» **Exercise details**
From the entries below, copy every line holding the word "lifts".

» **Records to use**
####
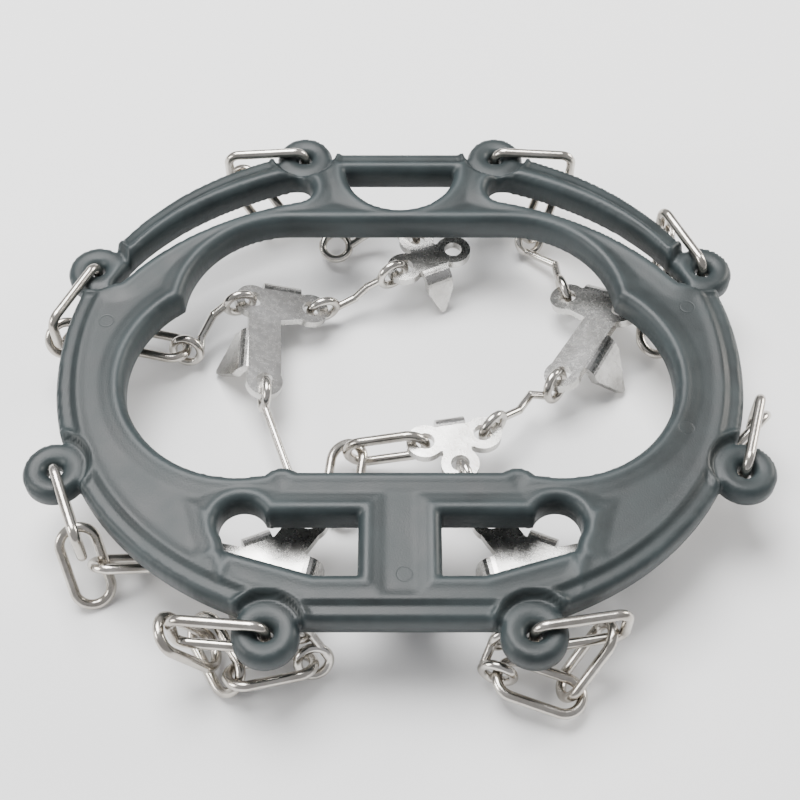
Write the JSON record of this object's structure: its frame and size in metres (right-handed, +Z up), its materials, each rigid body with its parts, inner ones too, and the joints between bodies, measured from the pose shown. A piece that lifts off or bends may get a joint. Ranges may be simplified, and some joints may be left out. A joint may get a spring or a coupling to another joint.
{
  "type": "microspikes",
  "caption": "Ice-grip microspikes: an oval elastic harness with lugs, chain links, bent wire links and sheet-metal spike plates that hang under a boot.",
  "frame": {"origin": "on the ground, under the middle of the boot opening", "axes": "+X is the wearer's right, +Y points to the toe, +Z is up"},
  "size_m": [0.1641, 0.1469, 0.0233],
  "materials": {
    "harness_rubber": "satin moulded rubber",
    "chain_steel": "bright welded chain wire",
    "wire_steel": "bright drawn wire",
    "spike_steel": "pressed stainless sheet"
  },
  "bodies": {
    "harness": {"harness": "harness_rubber"},
    "lug_link_toe_left": {"lug_link_toe_left": "chain_steel"},
    "lug_link_toe_right": {"lug_link_toe_right": "chain_steel"},
    "lug_link_fore_left": {"lug_link_fore_left": "chain_steel"},
    "lug_link_fore_right": {"lug_link_fore_right": "chain_steel"},
    "lug_link_rear_left": {"lug_link_rear_left": "chain_steel"},
    "lug_link_rear_right": {"lug_link_rear_right": "chain_steel"},
    "lug_link_heel_left": {"lug_link_heel_left": "chain_steel"},
    "lug_link_heel_right": {"lug_link_heel_right": "chain_steel"},
    "toe_left_link": {"toe_left_link": "chain_steel"},
    "toe_right_link": {"toe_right_link": "chain_steel"},
    "fore_left_link_1": {"fore_left_link_1": "chain_steel"},
    "fore_left_link_2": {"fore_left_link_2": "chain_steel"},
    "fore_right_link_1": {"fore_right_link_1": "chain_steel"},
    "fore_right_link_2": {"fore_right_link_2": "chain_steel"},
    "rear_left_link_1": {"rear_left_link_1": "chain_steel"},
    "rear_left_link_2": {"rear_left_link_2": "chain_steel"},
    "rear_right_link_1": {"rear_right_link_1": "chain_steel"},
    "rear_right_link_2": {"rear_right_link_2": "chain_steel"},
    "heel_left_link_1": {"heel_left_link_1": "chain_steel"},
    "heel_left_link_2": {"heel_left_link_2": "chain_steel"},
    "heel_left_link_3": {"heel_left_link_3": "chain_steel"},
    "heel_right_link_1": {"heel_right_link_1": "chain_steel"},
    "heel_right_link_2": {"heel_right_link_2": "chain_steel"},
    "forefoot_plate_left": {"forefoot_plate_left": "spike_steel"},
    "forefoot_plate_right": {"forefoot_plate_right": "spike_steel"},
    "toe_plate": {"toe_plate": "spike_steel"},
    "heel_plate_left": {"heel_plate_left": "spike_steel"},
    "heel_plate_right": {"heel_plate_right": "spike_steel"},
    "arch_plate": {"arch_plate": "spike_steel"},
    "fore_left_wire": {"fore_left_wire": "wire_steel"},
    "fore_right_wire": {"fore_right_wire": "wire_steel"},
    "toe_wire_left": {"toe_wire_left": "wire_steel"},
    "toe_wire_far": {"toe_wire_far": "wire_steel"},
    "rear_left_wire": {"rear_left_wire": "wire_steel"},
    "rear_right_wire": {"rear_right_wire": "wire_steel"},
    "heel_left_wire": {"heel_left_wire": "wire_steel"},
    "heel_right_wire": {"heel_right_wire": "wire_steel"},
    "arch_wire": {"arch_wire": "wire_steel"},
    "arch_link": {"arch_link": "chain_steel"},
    "arch_ring": {"arch_ring": "chain_steel"}
  },
  "joints": [
    {"name": "toe_left_lug_swing", "type": "hinge", "parent": "harness", "child": "lug_link_toe_left", "pos_m": [-0.0235, 0.063, 0.0174], "axis": [0, 0, -1], "range_deg": [0, 40]},
    {"name": "toe_right_lug_swing", "type": "hinge", "parent": "harness", "child": "lug_link_toe_right", "pos_m": [0.0235, 0.063, 0.0174], "axis": [0, 0, 1], "range_deg": [0, 2]},
    {"name": "fore_left_lug_swing", "type": "hinge", "parent": "harness", "child": "lug_link_fore_left", "pos_m": [-0.0705, 0.027, 0.0174], "axis": [0, 0, -1], "range_deg": [0, 6]},
    {"name": "fore_right_lug_swing", "type": "hinge", "parent": "harness", "child": "lug_link_fore_right", "pos_m": [0.0705, 0.027, 0.0174], "axis": [0, 0, -1], "range_deg": [0, 12]},
    {"name": "rear_left_lug_swing", "type": "hinge", "parent": "harness", "child": "lug_link_rear_left", "pos_m": [-0.073, -0.028, 0.0174], "axis": [0, 0, -1], "range_deg": [0, 40]},
    {"name": "rear_right_lug_swing", "type": "hinge", "parent": "harness", "child": "lug_link_rear_right", "pos_m": [0.073, -0.028, 0.0174], "axis": [0, 0, -1], "range_deg": [0, 40]},
    {"name": "heel_left_lug_swing", "type": "hinge", "parent": "harness", "child": "lug_link_heel_left", "pos_m": [-0.0265, -0.0655, 0.0174], "axis": [0, 0, 1], "range_deg": [0, 12]},
    {"name": "heel_right_lug_swing", "type": "hinge", "parent": "harness", "child": "lug_link_heel_right", "pos_m": [0.0265, -0.0655, 0.0174], "axis": [0, 0, -1], "range_deg": [0, 3]},
    {"name": "toe_left_link_drop", "type": "hinge", "parent": "lug_link_toe_left", "child": "toe_left_link", "pos_m": [-0.03896, 0.06192, 0.0124], "axis": [0.9976, 0.0698, 0], "range_deg": [0, 10]},
    {"name": "toe_right_link_drop", "type": "hinge", "parent": "lug_link_toe_right", "child": "toe_right_link", "pos_m": [0.03796, 0.06199, 0.0124], "axis": [0.9976, -0.0698, 0], "range_deg": [0, 3]},
    {"name": "fore_left_link_1_drop", "type": "hinge", "parent": "lug_link_fore_left", "child": "fore_left_link_1", "pos_m": [-0.07705, 0.01295, 0.0124], "axis": [0.4226, 0.9063, 0], "range_deg": [0, 8]},
    {"name": "fore_left_link_2_drop", "type": "hinge", "parent": "fore_left_link_1", "child": "fore_left_link_2", "pos_m": [-0.06542, 0.01718, 0.00689], "axis": [0.16, 0.5903, 0.7912], "range_deg": [0, 10]},
    {"name": "fore_right_link_1_drop", "type": "hinge", "parent": "lug_link_fore_right", "child": "fore_right_link_1", "pos_m": [0.0642, 0.04116, 0.0124], "axis": [0.4067, -0.9135, 0], "range_deg": [0, 4]},
    {"name": "fore_right_link_2_drop", "type": "hinge", "parent": "fore_right_link_1", "child": "fore_right_link_2", "pos_m": [0.06256, 0.02952, 0.00789], "axis": [0.2081, -0.3788, 0.9018], "range_deg": [0, 25]},
    {"name": "rear_left_link_1_drop", "type": "hinge", "parent": "lug_link_rear_left", "child": "rear_left_link_1", "pos_m": [-0.06776, -0.04098, 0.0124], "axis": [0.3746, -0.9272, 0], "range_deg": [0, 20]},
    {"name": "rear_left_link_2_drop", "type": "hinge", "parent": "rear_left_link_1", "child": "rear_left_link_2", "pos_m": [-0.06252, -0.04353, 0.00724], "axis": [-0.2408, 0.596, 0.766], "range_deg": [0, 30]},
    {"name": "rear_right_link_1_drop", "type": "hinge", "parent": "lug_link_rear_right", "child": "rear_right_link_1", "pos_m": [0.07753, -0.01318, 0.0124], "axis": [-0.2924, -0.9563, 0], "range_deg": [0, 3]},
    {"name": "rear_right_link_2_drop", "type": "hinge", "parent": "rear_right_link_1", "child": "rear_right_link_2", "pos_m": [0.0686, -0.02067, 0.00721], "axis": [-0.1346, -0.4508, 0.8824], "range_deg": [0, 30]},
    {"name": "heel_left_link_1_drop", "type": "hinge", "parent": "lug_link_heel_left", "child": "heel_left_link_1", "pos_m": [-0.04523, -0.06386, 0.0151], "axis": [0, 0, -1], "range_deg": [0, 3]},
    {"name": "heel_left_link_2_drop", "type": "hinge", "parent": "heel_left_link_1", "child": "heel_left_link_2", "pos_m": [-0.03785, -0.06282, 0.00405], "axis": [-0.1392, 0.9903, 0], "range_deg": [0, 12]},
    {"name": "heel_left_link_3_drop", "type": "hinge", "parent": "heel_left_link_2", "child": "heel_left_link_3", "pos_m": [-0.03238, -0.06839, 0.006], "axis": [0.0795, 0.8624, 0.5], "range_deg": [0, 10]},
    {"name": "heel_right_link_1_drop", "type": "hinge", "parent": "lug_link_heel_right", "child": "heel_right_link_1", "pos_m": [0.04082, -0.06323, 0.0124], "axis": [0.9877, 0.1564, 0], "range_deg": [0, 3]},
    {"name": "heel_right_link_2_drop", "type": "hinge", "parent": "heel_right_link_1", "child": "heel_right_link_2", "pos_m": [0.03402, -0.07251, 0.00481], "axis": [0.4847, -0.227, 0.8447], "range_deg": [0, 6]},
    {"name": "heel_left_wire_drop", "type": "hinge", "parent": "heel_left_link_3", "child": "heel_left_wire", "pos_m": [-0.01767, -0.06473, 0.00494], "axis": [0.2434, -0.8319, 0.4988], "range_deg": [0, 10]},
    {"name": "heel_plate_left_drop", "type": "hinge", "parent": "heel_left_wire", "child": "heel_plate_left", "pos_m": [-0.02152, -0.06099, 0.0107], "axis": [-0.0698, -0.9976, 0], "range_deg": [0, 20]},
    {"name": "heel_right_wire_drop", "type": "hinge", "parent": "heel_right_link_2", "child": "heel_right_wire", "pos_m": [0.01982, -0.0679, 0.00638], "axis": [0.309, 0.9511, 0], "range_deg": [0, 6]},
    {"name": "heel_plate_right_drop", "type": "hinge", "parent": "heel_right_wire", "child": "heel_plate_right", "pos_m": [0.02175, -0.06199, 0.0107], "axis": [-0.3746, 0.9272, 0], "range_deg": [0, 20]},
    {"name": "fore_left_wire_drop", "type": "hinge", "parent": "fore_left_link_2", "child": "fore_left_wire", "pos_m": [-0.05042, 0.01454, 0.00556], "axis": [0.1455, 0.9552, -0.2578], "range_deg": [0, 10]},
    {"name": "forefoot_plate_left_drop", "type": "hinge", "parent": "fore_left_wire", "child": "forefoot_plate_left", "pos_m": [-0.03806, 0.02417, 0.01141], "axis": [-0.3304, 0.9397, 0.0885], "range_deg": [0, 15]},
    {"name": "toe_wire_left_drop", "type": "hinge", "parent": "forefoot_plate_left", "child": "toe_wire_left", "pos_m": [-0.01854, 0.02643, 0.00619], "axis": [-0.3304, 0.9397, 0.0885], "range_deg": [0, 15]},
    {"name": "toe_plate_drop", "type": "hinge", "parent": "toe_wire_left", "child": "toe_plate", "pos_m": [-0.00175, 0.0336, 0.0107], "axis": [-0.5, 0.866, 0], "range_deg": [0, 20]},
    {"name": "toe_wire_far_drop", "type": "hinge", "parent": "toe_plate", "child": "toe_wire_far", "pos_m": [0.00171, 0.04668, 0.0107], "axis": [-0.7071, -0.7071, 0], "range_deg": [0, 25]},
    {"name": "rear_left_wire_drop", "type": "hinge", "parent": "forefoot_plate_left", "child": "rear_left_wire", "pos_m": [-0.03092, -0.00099, 0.0095], "axis": [0.9623, 0.0872, -0.2578], "range_deg": [0, 25]},
    {"name": "fore_right_wire_drop", "type": "hinge", "parent": "toe_right_link", "child": "fore_right_wire", "pos_m": [0.03254, 0.05037, 0.00439], "axis": [0.4825, -0.6384, 0.5997], "range_deg": [0, 6]},
    {"name": "forefoot_plate_right_drop", "type": "hinge", "parent": "fore_right_wire", "child": "forefoot_plate_right", "pos_m": [0.03976, 0.03202, 0.00638], "axis": [0.9451, 0.2709, 0.183], "range_deg": [0, 6]},
    {"name": "rear_right_wire_drop", "type": "hinge", "parent": "forefoot_plate_right", "child": "rear_right_wire", "pos_m": [0.03553, 0.00142, 0.0095], "axis": [0.7898, -0.5566, 0.2578], "range_deg": [0, 12]},
    {"name": "arch_plate_drop", "type": "hinge", "parent": "rear_right_wire", "child": "arch_plate", "pos_m": [0.02073, -0.01054, 0.0107], "axis": [0.7071, -0.7071, 0], "range_deg": [0, 12]},
    {"name": "arch_wire_drop", "type": "hinge", "parent": "arch_plate", "child": "arch_wire", "pos_m": [0.01434, -0.02399, 0.0107], "axis": [0.9397, 0.342, 0], "range_deg": [0, 8]},
    {"name": "arch_link_drop", "type": "hinge", "parent": "arch_plate", "child": "arch_link", "pos_m": [0.0056, -0.01513, 0.0107], "axis": [0, -1, 0], "range_deg": [0, 6]},
    {"name": "arch_ring_drop", "type": "hinge", "parent": "arch_link", "child": "arch_ring", "pos_m": [-0.01167, -0.01513, 0.00639], "axis": [0.2419, 0, -0.9703], "range_deg": [0, 30]}
  ]
}
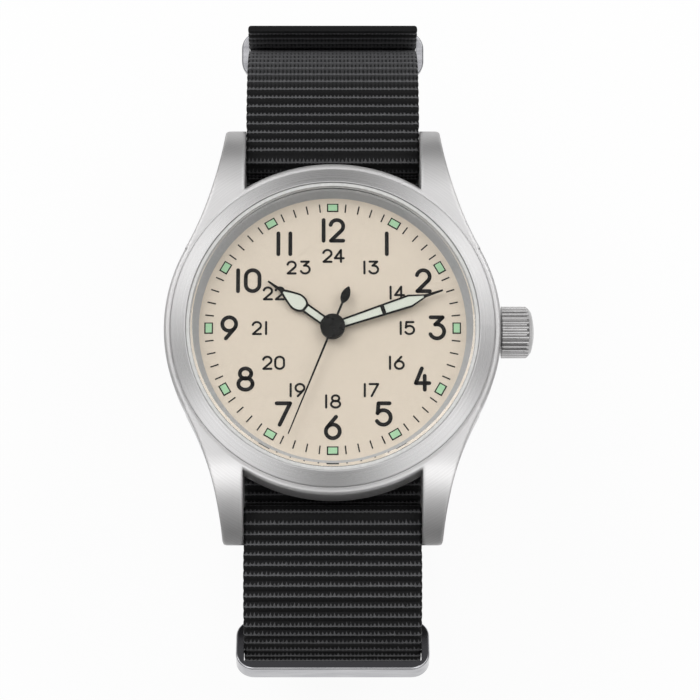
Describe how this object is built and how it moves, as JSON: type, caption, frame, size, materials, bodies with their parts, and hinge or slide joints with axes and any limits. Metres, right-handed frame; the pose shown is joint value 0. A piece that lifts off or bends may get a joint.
####
» **Result for this task**
Write the JSON record of this object's structure: its frame and size in metres (right-handed, +Z up), its materials, each rigid body with its parts, inner ones too, and the joints between bodies, measured from the pose shown. A piece that lifts off or bends may get a joint. Ranges may be simplified, and some joints may be left out. A joint may get a spring or a coupling to another joint.
Describe how this object is built and how it moves, as JSON: type, caption, frame, size, materials, bodies with their parts, and hinge or slide joints with axes and any limits. Metres, right-handed frame; the pose shown is joint value 0. A piece that lifts off or bends may get a joint.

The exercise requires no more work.